5. Unified Governance Across Real-Time and Historical Data: Streaming architectures centralized on the Databricks Data Intelligence Platform are the only way to easily ensure unified governance across real-time and historical data. Only Databricks includes Unity Catalog, the industry's first unified governance solution for data and AI. Governance through Unity Catalog accelerates data and AI initiatives while ensuring regulatory compliance in a simplified manner, ensuring streaming pipelines and real-time applications sit within the broader context of a singularly governed data platform.

   "Doing everything from ETL and engineering to analytics and ML under the same umbrella removes barriers and makes it easy for everyone to work with the data and each other."

   — Sergey Blanket, Head of Business Intelligence, Grammarly

   "Before we had support for Unity Catalog, we had to use a separate process and pipeline to stream data into S3 storage and a different process to create a data table out of it. With Unity Catalog integration, we can streamline, create and manage tables from the DLT pipeline directly."

   — Yue Zhang, Staff Software Engineer, Block

   "Databricks has helped Columbia's EIM team accelerate ETL and data preparation, achieving a 70% reduction in ETL pipeline creation time while reducing the amount of time to process ETL workloads from 4 hours to only 5 minutes… More business units are using it across the enterprise in a self-service manner that was not possible before. I can't say enough about the positive impact that Databricks has had on Columbia."

   — Lara Minor, Senior Enterprise Data Manager, Columbia Sportswear

Streaming architectures prepare your data infrastructure for evolving needs as data generation continues to accelerate. By preparing for real-time data processing now, you'll be better equipped to handle increasing data volumes and evolving business needs. In other words - you can easily tweak that slider if your latency SLAs evolve, rather than having to rearchitect.

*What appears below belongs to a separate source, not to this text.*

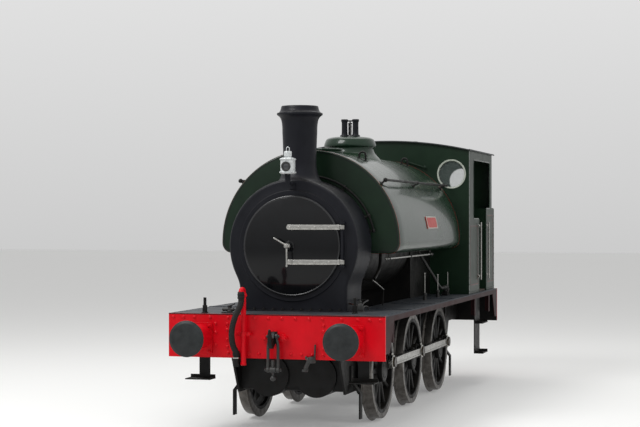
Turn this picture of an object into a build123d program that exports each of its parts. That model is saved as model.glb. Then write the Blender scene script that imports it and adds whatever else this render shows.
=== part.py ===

Getting Started with Databricks for Streaming Architectures

There are several reasons that over 2,000 customers are running more than 10 million weekly streaming jobs on Databricks. Customers trust Databricks for building streaming architectures because:

• Unlike a multi-cloud data warehouse, you can actually do streaming on Databricks - for streaming analytics, as well as streaming ML and real-time apps.
• Unlike Flink, it's (1) extremely simple, and (2) ALLOWS you to set the cost/latency slider however you like - whenever you want.
• Unlike native public cloud solutions, it's one simple unified platform that doesn't require stitching together multiple services.
• Unlike any other platform, it allows teams to choose the implementation method that's right for them. They can build their own Spark Structured Streaming pipelines, or abstract all the operational complexity with Delta Live Tables. In fact, many customers have a mix of both across different pipelines.

Here are a few ways to start exploring streaming architectures on Databricks:

• Visit the Streaming and Delta Live Tables product pages
• Explore more customer stories here
• Read about how we performed ETL on one billion records for $1
• Browse our catalog of streaming and DLT demos here. Some great places to start include the DLT product tour, CDC pipeline demo, and advanced streaming demo.
• Review technical documentation getting started with Streaming on Databricks and Delta Live Tables

Takeaways

Streaming architectures have several benefits over traditional batch processing, and are only becoming more necessary. Spark Structured Streaming allows you to implement a future-proof streaming architecture now and easily tune for cost vs. latency. Databricks is the best place to run Spark workloads.

If your business requires 24/7 streams and real-time analytics, ML, or operational apps, then run your clusters 24/7 with Structured Streaming in continuous mode. If it doesn't, then use Structured Streaming's incremental batch processing with Trigger = AvailableNow. (See our documentation specifically around optimizing costs by balancing always-on and triggered streaming). Either way, consider DLT pipelines for automating most of the operational overhead.

In short - if you are processing a lot of data, you probably need to implement a streaming architecture. From once-a-day to once-a-second and below, Databricks makes it easy and saves you money.